Take down each entry exactly as written.

** begin **

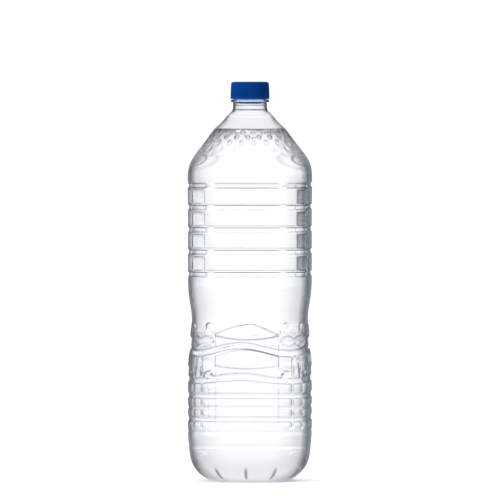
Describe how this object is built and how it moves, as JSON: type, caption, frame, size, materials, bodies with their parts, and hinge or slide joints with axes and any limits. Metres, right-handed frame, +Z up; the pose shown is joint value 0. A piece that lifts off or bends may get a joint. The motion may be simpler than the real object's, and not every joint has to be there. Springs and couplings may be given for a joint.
{
  "type": "water bottle",
  "caption": "Two-litre bottle of still water: clear PET with a rounded square body, grooved label zone and ribbed grip, full to the shoulder and shut with a blue screw cap.",
  "frame": {"origin": "middle of the standing ring under the base, on the surface that the bottle stands on", "axes": "+Z up through the neck and the cap, -Y out of the front face, +X to the right of that face"},
  "size_m": [0.0942, 0.0942, 0.307],
  "materials": {
    "clear_pet": "blow-moulded, clear and glossy",
    "still_water": "clear and colourless",
    "blue_polyethylene": "injection-moulded, satin, finely ribbed"
  },
  "bodies": {
    "root": {"bottle": "clear_pet", "water": "still_water", "cap": "blue_polyethylene"}
  },
  "joints": []
}
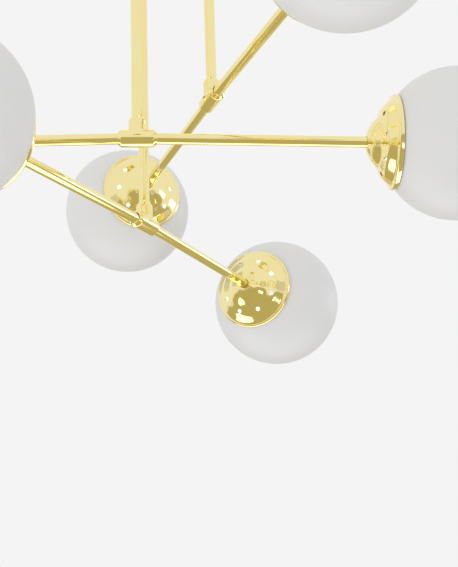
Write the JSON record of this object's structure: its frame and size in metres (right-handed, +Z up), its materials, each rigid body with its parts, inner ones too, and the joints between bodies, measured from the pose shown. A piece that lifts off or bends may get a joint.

** end **

### EXERCISE ANSWER
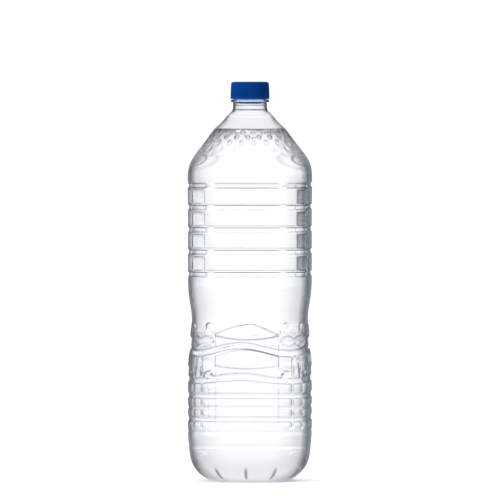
Describe how this object is built and how it moves, as JSON: type, caption, frame, size, materials, bodies with their parts, and hinge or slide joints with axes and any limits. Metres, right-handed frame, +Z up; the pose shown is joint value 0. A piece that lifts off or bends may get a joint. The motion may be simpler than the real object's, and not every joint has to be there. Springs and couplings may be given for a joint.
{
  "type": "water bottle",
  "caption": "Two-litre bottle of still water: clear PET with a rounded square body, grooved label zone and ribbed grip, full to the shoulder and shut with a blue screw cap.",
  "frame": {"origin": "middle of the standing ring under the base, on the surface that the bottle stands on", "axes": "+Z up through the neck and the cap, -Y out of the front face, +X to the right of that face"},
  "size_m": [0.0942, 0.0942, 0.307],
  "materials": {
    "clear_pet": "blow-moulded, clear and glossy",
    "still_water": "clear and colourless",
    "blue_polyethylene": "injection-moulded, satin, finely ribbed"
  },
  "bodies": {
    "root": {"bottle": "clear_pet", "water": "still_water", "cap": "blue_polyethylene"}
  },
  "joints": []
}
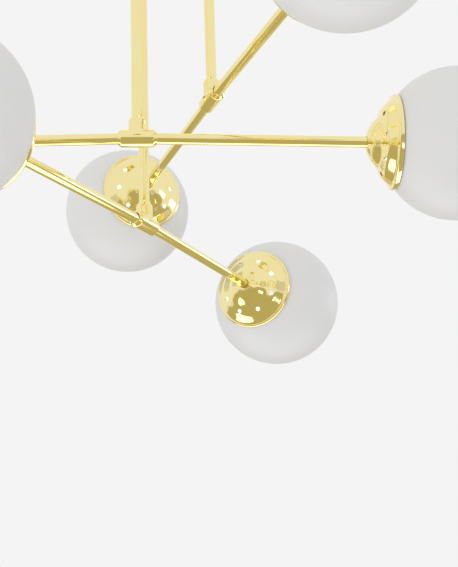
Write the JSON record of this object's structure: its frame and size in metres (right-handed, +Z up), its materials, each rigid body with its parts, inner ones too, and the joints between bodies, measured from the pose shown. A piece that lifts off or bends may get a joint.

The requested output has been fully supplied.